Right now, however, the coach is happy to have him on the Scotties.
“This is one of the hardest playing teams I’ve ever had in 20 years,” Myers said. “We play hard, hard, hard, and you could probably equate that back to Jacquey. He and Amani Harris-Morales—that dude’s been playing out of his mind, he plays stupid hard, never takes anything off. But neither does Jacquey. It’s probably the combination of both of them.”
It is a tone that Mendez takes pride in setting.
“They see what kind of aggressiveness I play with,” he said. “No matter what the score is up on the scoreboard, if we’re winning by 20 or losing by 20, you always have to play with 100 percent effort and give a 100 percent effort and they’re all taking that attitude this year.”
Energy and hustle aside, Mendez also brings stellar ability to the floor. Myers noted he is shooting close to 70 percent from inside the 3-point line; but if needed, he will pop from behind the arc. If the Scotties are trailing at halftime, he could go off for 18 after the break. If he scored 16 in the first half to help them to a lead, Mendez will focus on keeping that lead and not worry about his points.

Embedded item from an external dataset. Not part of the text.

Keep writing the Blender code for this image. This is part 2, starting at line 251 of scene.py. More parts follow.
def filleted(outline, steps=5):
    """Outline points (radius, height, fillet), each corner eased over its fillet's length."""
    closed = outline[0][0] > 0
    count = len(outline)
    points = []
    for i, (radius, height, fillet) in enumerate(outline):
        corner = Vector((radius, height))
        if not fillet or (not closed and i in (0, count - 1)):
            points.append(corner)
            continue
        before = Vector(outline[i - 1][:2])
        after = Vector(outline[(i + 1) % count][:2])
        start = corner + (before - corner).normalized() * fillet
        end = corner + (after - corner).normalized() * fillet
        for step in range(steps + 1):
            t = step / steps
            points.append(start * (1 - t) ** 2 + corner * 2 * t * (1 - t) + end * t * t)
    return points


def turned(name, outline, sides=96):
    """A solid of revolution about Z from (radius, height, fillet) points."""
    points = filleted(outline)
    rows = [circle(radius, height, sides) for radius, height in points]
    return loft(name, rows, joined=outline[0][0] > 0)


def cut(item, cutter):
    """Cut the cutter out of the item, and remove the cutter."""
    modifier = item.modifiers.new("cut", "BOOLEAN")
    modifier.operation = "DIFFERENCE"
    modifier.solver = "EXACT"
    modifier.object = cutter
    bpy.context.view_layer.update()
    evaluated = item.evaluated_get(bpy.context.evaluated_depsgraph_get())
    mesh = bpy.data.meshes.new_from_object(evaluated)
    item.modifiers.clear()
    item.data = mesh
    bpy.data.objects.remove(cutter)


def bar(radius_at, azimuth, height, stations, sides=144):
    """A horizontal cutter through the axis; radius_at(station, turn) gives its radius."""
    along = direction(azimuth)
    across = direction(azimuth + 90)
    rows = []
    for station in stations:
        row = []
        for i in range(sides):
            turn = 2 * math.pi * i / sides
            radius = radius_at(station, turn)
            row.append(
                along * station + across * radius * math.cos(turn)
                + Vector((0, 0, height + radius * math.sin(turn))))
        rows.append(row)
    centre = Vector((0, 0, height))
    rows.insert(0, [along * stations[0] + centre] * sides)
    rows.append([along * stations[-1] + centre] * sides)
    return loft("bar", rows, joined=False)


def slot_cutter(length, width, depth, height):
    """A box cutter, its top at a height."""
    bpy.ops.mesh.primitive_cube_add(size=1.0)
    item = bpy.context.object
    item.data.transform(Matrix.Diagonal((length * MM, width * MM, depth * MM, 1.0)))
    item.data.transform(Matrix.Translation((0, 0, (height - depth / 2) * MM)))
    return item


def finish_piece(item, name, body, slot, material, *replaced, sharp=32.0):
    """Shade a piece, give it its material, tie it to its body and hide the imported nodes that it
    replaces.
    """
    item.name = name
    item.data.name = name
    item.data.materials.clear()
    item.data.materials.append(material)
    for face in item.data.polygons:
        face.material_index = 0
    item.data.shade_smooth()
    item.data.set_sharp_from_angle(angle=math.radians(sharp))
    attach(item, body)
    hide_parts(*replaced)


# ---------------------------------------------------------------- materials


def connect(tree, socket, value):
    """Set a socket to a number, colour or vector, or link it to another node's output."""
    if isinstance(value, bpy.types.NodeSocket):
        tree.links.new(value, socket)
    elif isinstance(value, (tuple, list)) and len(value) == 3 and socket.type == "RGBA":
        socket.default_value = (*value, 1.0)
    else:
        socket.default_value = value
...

“I like having different responsibilities,” he said. “I’m more of a defensive guy but I can put numbers up on the board. I like doing different things every year, it teaches me how to be a better player. Playing with all those great players, I learned something new from every one of them.”
And if Mendez does play football in college, he wants to make the most of his final season in shorts and sneakers.
“It is about fun at the end of the day, but I still want to accomplish things,” he said. “I want to go farther than before, I want to win a sectional championship and win our division. I want to have fun, but I still want to win.”